Their mother arrives tired from work and, overwhelmed by the situation, takes the fruit, cuts it in the middle and gives one half to each daughter. One of them eats the sections and throws the skin away, while the other one throws the sections away and uses the skin to bake a cake.


Moral: the mother solved the argument in a Solomonic way, assuming that both of them wanted the orange for the same purpose, while instead it could have given both of them the double. She focused her attention in the equity of the decisive process more than in the efficient satisfaction of the peculiar needs of each daughter.


One of the keys to generate value while negotiating is detecting interests, this means, understanding for which purpose the other wants the thing it’s demanding. It is a subtle and simple distinction, but powerful for transcending the distributive struggle.

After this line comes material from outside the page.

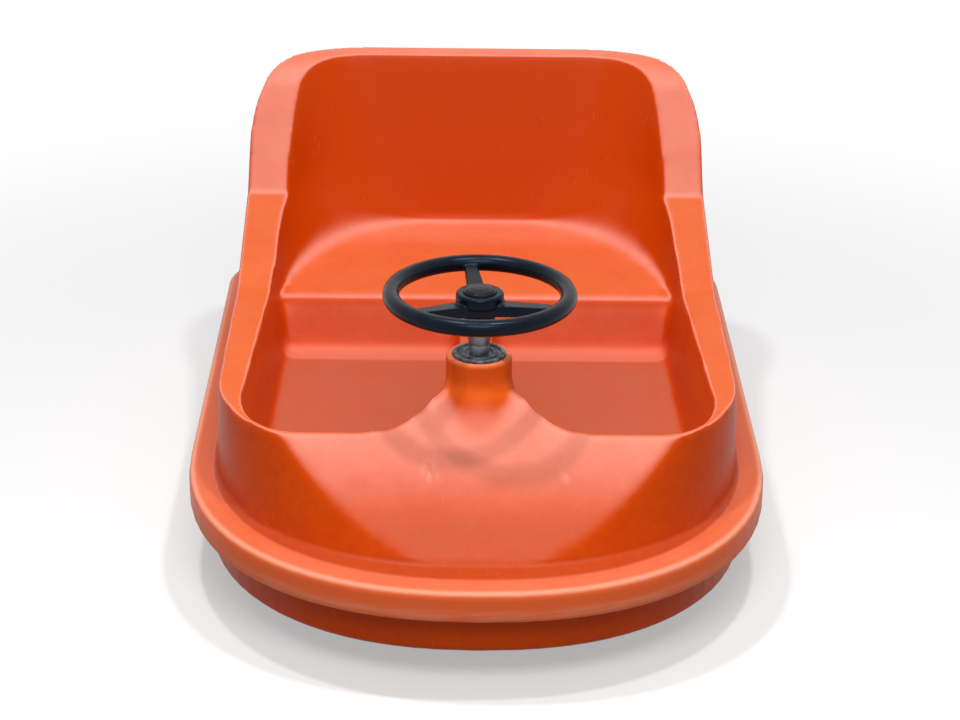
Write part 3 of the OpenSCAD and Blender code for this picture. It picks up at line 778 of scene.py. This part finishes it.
# A white floor for the eye. It keeps the shadow, and gives way to plain white further out
bpy.ops.object.select_all(action="DESELECT")
bpy.ops.mesh.primitive_plane_add(size=30.0, location=(0, 0, -0.5 * MM))
floor = started("studio_floor")
paint, t, place = material("matt_floor")
matt = add(t, "BsdfDiffuse", {"Color": for_the_eye(t, 0.25, 0.95)})
glow = add(t, "Emission", {"Strength": for_the_eye(t, 0, 1)})
away = add(t, "VectorMath", {0: place}, operation="LENGTH").outputs["Value"]
away = add(t, "MapRange", {"Value": away, 1: 0.7, 2: 2.0, 3: 0.4, 4: 1}, **SMOOTH)
share = add(t, "Math", {0: away, 1: for_the_eye(t, 0, 1)}, **TIMES)
add(t, "OutputMaterial", {"Surface": add(t, "MixShader", {0: share, 1: matt, 2: glow})})
dress(floor, paint)

world = bpy.data.worlds.new("studio")
bpy.context.scene.world = world
world.use_nodes = True
t = world.node_tree
t.nodes.clear()
sky = add(t, "Background", {"Color": (1, 1, 1, 1), "Strength": for_the_eye(t, 0.3, 1)})
add(t, "OutputWorld", {"Surface": sky})


def lamp(name, place, aim, size, watts):
    data = bpy.data.lights.new(name, "AREA")
    data.shape, data.size, data.energy = "DISK", size, watts
    o = bpy.data.objects.new(name, data)
    bpy.context.scene.collection.objects.link(o)
    o.location = place
    o.rotation_euler = (Vector(aim) - Vector(place)).to_track_quat("-Z", "Y").to_euler()


# Two small lamps overhead throw the handwheel's two shadows on the deck
DECK = (0, -0.4, 0.3)
lamp("right_overhead_lamp", (0.55, -0.6, 3.3), DECK, size=0.22, watts=32)
lamp("left_overhead_lamp", (-0.66, -0.34, 3.3), DECK, size=0.22, watts=32)
lamp("front_softbox", (0, -2.4, 2.6), (0, 0, 0.3), size=1.4, watts=44)

# The camera's place and directions, fitted to the photo
EYE = Vector((-0.0393, -3.3546, 1.6494))
FORWARD = Vector((0.01226, 0.91927, -0.39343))
RIGHT = Vector((0.99989, -0.0079, 0.0127))
camera = bpy.data.objects.new("camera", bpy.data.cameras.new("camera"))
bpy.context.scene.collection.objects.link(camera)
camera.data.lens, camera.data.sensor_width = 96.0, 36.0
axes = Matrix((RIGHT, RIGHT.cross(FORWARD), -FORWARD)).transposed().to_4x4()
camera.matrix_world = Matrix.Translation(EYE) @ axes
bpy.context.scene.camera = camera
bpy.context.scene.view_settings.view_transform = "Standard"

As the tale shows, many times the interests (baking a cake or eating the sections) are more fruitful and less competitive than the initial demands. Of course, the difficult thing is when there’s no trust in relationships and both parts tend to hide their interests because they are afraid of the other part taking advantage of the situation.


In other words, in order to create value it is necessary to share information, and this assumes tension, baptized by David Lax and James Sebenius as the “negotiator’s dilemma”.


Well then, going from positions to interests is not the only way of breaking the competitive mindset or “sum 0” while negotiating. Let’s imagine a slightly different version of the tale in which the girls manage to communicate their interests, but both want the orange for eating the sections (competitive interests). What can we try?


A useful technique is to complex the amount of themes or variables for negotiating in regards to the long term relationship, in order to find non common or complementary interests.


For mathematic reasons, few more things included on the table, the more possibilities we will have of finding non distributive dimensions between the parts. For example, one of the girls could enquire into her sister’s plans for the rest of the afternoon.


Let’s imagine that the other one answers “I have mathematics private lessons downtown at six o’clock”. This information (which at first has nothing to do with the original negotiation) could be useful for detaching the dispute about the orange if it offers (for example) going with her during the ride, or lending her her bike in exchange for the 100% of the orange.


The third way of creating value while negotiating consists no more on decompressing positions into interests or increasing the themes spectrum, but on building alliances and adding other actors to the negotiation table in order to increase the non competitive interdependences.


We use to neglect this political dimension because we are too focused on the negotiation as a kind of riddle or a problem we must solve, and we cannot see that the parts which sit down and negotiate are a variable on which we can operate. What would happen if one of the girls adds an older cousin to the table in order to help her sister studying for the private lessons?


Summing everything up, the expert negotiators have a sophisticated box of changes, with different gears that combine and complement one and other, in order to maximize the creation of value. Sometimes the key lies in shredding the other one’s demand to understand what it wants to achieve. This requires a convergent focus where we work with the explicit variables of negotiation.


In other situations, it is necessary to put aside the initial issues (the orange) in order to strengthen the discussion and increase the themes flow to be negotiated. Finally, there are opportunities in which the secret lies on modifying the table of involved actors in order to improve our offer through strategic alliances.


Three concrete and practical mechanisms to approach Pareto’s famous definition of success: that situation where I could not win more than I have won without damaging the relationship with the other.